Who is your favourite author?

Probably Dickens – apart from his amazing output he led such a fascinating life and I loved the letters he wrote to his sister about his readings and how much alcohol he drank. At school, David Copperfield was my introduction to his novels and I recently reread A Christmas Carol before going to see a producton at The Old Vic.

Was there a point in your life that a book helped you get through, if so which one? 

No but there was one that nearly did the opposite. In my early teens, when I was recovering from double pneumonia and pleurisy, I started reading my mother’s copy of Gone With the Wind. Everyone seemed to be dying of pneumonia and I had had no idea how very ill I had been. Not a book to aid recuperation.

Is there anyone that you would like to mention and thank for their support of your writing?

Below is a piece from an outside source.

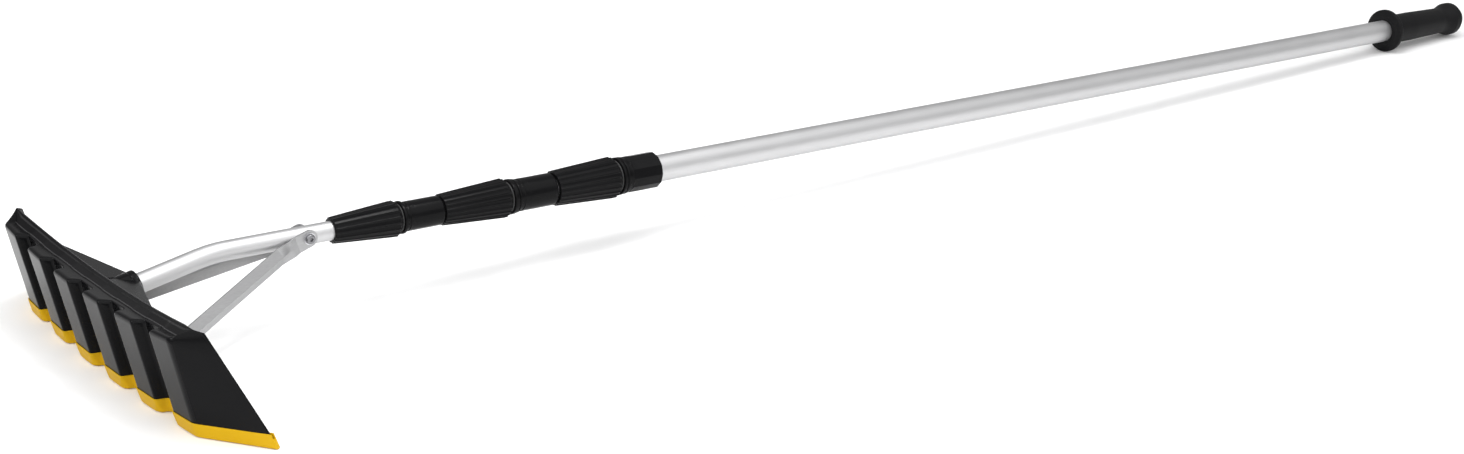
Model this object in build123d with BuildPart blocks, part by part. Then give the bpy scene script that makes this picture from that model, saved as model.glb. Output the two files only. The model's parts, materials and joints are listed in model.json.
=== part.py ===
"""Telescopic roof snow rake, lying on the ground as it rests when it isn't in use.

The blade end is at -X, the grip end at +X, +Z is up and y = 0 is the plane of symmetry.
The rake touches the ground with the scraper strip under the blade and with the round
guard of the grip. Four round tubes slide in each other, and three twist locks hold them.
Distances called s run along the pole from the blade's front towards the grip.
"""

import os
from collections import namedtuple
from math import asin, atan, cos, hypot, pi, sin

from build123d import *

os.makedirs("parts", exist_ok=True)

# ---------------------------------------------------------------- driving dimensions, mm
HEAD_X = -1106.0  # x of the blade's front, which puts the middle of the length at x = 0
POLE_HEIGHT = 104.1  # height of the pole's axis above the blade's front

# Pole: outer radius and bore of each tube, from the one in the grip to the one in the blade.
OUTER_R, OUTER_BORE = 16.0, 14.7
THIRD_R, THIRD_BORE = 14.2, 12.9
SECOND_R, SECOND_BORE = 12.45, 11.15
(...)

I am grateful to so many friends who’ve been supportive in numerous ways from reading early drafts, to mopping up my tears, hosting a launch day meal or providing bottles of bubbles to celebrate. Not to forget my daughter for her book cupcakes.

If you had the power to give everyone in the world one book, what would it be and why?

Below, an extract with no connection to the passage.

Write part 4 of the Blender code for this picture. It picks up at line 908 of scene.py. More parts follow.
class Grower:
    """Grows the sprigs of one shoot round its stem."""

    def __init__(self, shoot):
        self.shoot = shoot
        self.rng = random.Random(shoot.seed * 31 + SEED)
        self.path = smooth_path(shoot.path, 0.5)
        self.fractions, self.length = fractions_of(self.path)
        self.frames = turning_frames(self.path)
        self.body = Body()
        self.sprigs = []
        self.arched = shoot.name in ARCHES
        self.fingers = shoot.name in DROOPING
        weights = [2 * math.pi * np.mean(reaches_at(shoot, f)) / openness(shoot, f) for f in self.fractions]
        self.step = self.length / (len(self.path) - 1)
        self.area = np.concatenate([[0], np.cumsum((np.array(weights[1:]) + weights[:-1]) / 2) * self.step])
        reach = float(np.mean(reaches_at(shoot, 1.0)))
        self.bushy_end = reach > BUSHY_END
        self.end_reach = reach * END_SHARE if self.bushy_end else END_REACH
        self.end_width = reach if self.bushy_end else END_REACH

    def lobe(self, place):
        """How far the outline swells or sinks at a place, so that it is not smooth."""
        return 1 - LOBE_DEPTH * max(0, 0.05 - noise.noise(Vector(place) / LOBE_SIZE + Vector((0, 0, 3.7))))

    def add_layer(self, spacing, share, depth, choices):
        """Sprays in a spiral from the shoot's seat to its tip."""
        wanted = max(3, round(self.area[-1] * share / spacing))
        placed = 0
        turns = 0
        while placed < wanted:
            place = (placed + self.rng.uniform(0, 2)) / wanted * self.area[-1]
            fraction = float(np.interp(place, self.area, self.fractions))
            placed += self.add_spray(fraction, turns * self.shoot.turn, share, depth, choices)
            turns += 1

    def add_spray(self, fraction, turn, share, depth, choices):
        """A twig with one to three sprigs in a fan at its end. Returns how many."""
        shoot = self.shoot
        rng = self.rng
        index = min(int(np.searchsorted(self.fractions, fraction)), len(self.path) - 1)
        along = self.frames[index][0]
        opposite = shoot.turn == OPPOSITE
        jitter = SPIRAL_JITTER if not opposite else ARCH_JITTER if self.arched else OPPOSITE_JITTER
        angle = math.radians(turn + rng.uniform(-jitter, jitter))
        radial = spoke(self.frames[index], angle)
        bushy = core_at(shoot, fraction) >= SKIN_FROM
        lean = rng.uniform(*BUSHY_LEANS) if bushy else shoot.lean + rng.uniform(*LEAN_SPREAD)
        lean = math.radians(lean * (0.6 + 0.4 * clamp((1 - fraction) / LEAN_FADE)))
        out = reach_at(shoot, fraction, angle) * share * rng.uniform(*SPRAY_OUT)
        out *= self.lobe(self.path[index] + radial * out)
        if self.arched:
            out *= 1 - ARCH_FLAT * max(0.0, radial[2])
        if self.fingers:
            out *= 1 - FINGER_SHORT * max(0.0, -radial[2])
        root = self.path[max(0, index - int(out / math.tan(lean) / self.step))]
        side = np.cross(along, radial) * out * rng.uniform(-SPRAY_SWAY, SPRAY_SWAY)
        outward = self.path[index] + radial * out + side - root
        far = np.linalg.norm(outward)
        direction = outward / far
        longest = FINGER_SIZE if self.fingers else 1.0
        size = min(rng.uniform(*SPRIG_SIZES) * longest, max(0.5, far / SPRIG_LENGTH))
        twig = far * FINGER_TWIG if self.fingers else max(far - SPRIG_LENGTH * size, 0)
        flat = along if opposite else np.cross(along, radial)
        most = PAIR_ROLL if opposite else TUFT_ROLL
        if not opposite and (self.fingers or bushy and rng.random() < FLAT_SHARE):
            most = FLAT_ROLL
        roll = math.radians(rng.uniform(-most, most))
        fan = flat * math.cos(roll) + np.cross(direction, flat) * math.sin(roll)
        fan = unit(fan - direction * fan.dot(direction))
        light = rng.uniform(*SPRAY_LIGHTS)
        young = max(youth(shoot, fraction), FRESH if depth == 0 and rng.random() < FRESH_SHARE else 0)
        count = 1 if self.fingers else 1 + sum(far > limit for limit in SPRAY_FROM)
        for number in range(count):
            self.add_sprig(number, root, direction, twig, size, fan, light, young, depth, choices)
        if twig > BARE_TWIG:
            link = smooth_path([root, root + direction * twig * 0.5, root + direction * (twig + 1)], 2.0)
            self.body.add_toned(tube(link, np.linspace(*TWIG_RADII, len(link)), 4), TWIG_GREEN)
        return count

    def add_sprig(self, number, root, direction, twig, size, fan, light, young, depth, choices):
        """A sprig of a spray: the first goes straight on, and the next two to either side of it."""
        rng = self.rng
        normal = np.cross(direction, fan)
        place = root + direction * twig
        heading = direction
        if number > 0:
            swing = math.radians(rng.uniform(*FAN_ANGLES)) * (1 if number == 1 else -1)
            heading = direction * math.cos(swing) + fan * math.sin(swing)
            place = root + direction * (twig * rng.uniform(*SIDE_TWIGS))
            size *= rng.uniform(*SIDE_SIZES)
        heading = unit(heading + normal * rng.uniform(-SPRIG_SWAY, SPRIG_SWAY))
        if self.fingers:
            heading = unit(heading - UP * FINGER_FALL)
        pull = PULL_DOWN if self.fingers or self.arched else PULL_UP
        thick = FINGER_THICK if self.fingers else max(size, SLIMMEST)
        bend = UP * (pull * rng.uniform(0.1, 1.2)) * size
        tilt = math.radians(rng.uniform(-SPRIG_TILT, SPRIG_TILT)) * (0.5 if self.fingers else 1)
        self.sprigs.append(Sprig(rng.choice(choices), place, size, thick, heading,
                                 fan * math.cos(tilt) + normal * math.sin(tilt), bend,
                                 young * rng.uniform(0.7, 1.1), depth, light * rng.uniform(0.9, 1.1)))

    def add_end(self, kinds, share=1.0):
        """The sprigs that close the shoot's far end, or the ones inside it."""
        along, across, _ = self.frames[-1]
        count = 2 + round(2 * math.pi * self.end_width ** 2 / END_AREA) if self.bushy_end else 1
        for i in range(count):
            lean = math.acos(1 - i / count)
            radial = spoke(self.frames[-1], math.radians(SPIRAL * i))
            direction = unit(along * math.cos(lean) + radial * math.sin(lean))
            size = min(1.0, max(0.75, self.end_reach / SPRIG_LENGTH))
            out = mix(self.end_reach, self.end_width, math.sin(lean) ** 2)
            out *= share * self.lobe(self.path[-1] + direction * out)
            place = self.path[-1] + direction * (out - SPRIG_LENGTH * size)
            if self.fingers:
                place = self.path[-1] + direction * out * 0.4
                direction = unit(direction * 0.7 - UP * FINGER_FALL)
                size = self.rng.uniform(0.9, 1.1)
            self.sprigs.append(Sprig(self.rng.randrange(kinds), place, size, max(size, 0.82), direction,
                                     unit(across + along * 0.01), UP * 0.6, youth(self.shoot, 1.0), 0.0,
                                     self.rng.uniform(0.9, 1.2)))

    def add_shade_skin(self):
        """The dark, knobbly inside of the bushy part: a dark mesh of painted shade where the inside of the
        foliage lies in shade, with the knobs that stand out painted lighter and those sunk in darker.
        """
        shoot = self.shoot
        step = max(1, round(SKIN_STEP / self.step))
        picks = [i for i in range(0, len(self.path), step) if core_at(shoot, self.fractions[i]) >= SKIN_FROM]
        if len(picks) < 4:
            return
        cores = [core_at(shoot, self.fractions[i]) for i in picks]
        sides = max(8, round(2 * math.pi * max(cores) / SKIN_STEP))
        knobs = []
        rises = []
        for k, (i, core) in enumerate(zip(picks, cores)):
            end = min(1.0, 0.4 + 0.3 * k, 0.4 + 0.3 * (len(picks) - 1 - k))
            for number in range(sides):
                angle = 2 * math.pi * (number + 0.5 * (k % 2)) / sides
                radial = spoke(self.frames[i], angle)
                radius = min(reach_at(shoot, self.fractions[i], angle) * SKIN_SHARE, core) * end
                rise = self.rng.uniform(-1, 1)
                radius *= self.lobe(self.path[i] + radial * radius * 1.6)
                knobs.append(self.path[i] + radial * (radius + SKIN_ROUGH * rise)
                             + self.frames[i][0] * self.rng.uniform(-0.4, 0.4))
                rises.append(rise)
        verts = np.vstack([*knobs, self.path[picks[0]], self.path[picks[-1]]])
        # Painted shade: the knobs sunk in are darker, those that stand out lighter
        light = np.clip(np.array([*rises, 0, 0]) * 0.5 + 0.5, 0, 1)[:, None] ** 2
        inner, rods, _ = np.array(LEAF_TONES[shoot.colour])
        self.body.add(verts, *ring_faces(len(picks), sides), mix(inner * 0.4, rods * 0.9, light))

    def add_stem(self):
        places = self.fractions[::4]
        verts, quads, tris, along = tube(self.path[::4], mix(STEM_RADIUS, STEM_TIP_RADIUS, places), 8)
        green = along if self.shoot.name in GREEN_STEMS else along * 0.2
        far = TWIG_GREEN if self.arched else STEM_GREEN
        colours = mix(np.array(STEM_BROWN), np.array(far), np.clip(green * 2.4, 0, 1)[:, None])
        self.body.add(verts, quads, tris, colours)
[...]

If I had that kind of superpower I think I’d like to be able to give the book that would be perfect for each individual. No one book would do for everyone.

What are you working on now?

I’m toying with several ideas for the fifth book in the Hannah Weybridge series and have written some try-out scenes plus I am writing a standalone psychological thriller inspired by a short story I wrote some time ago.

Lastly, do you have any questions for your readers?

I’d love to know their opinions about some of the characters. Were they surprised by some of the revelations? Who do they relate to and why?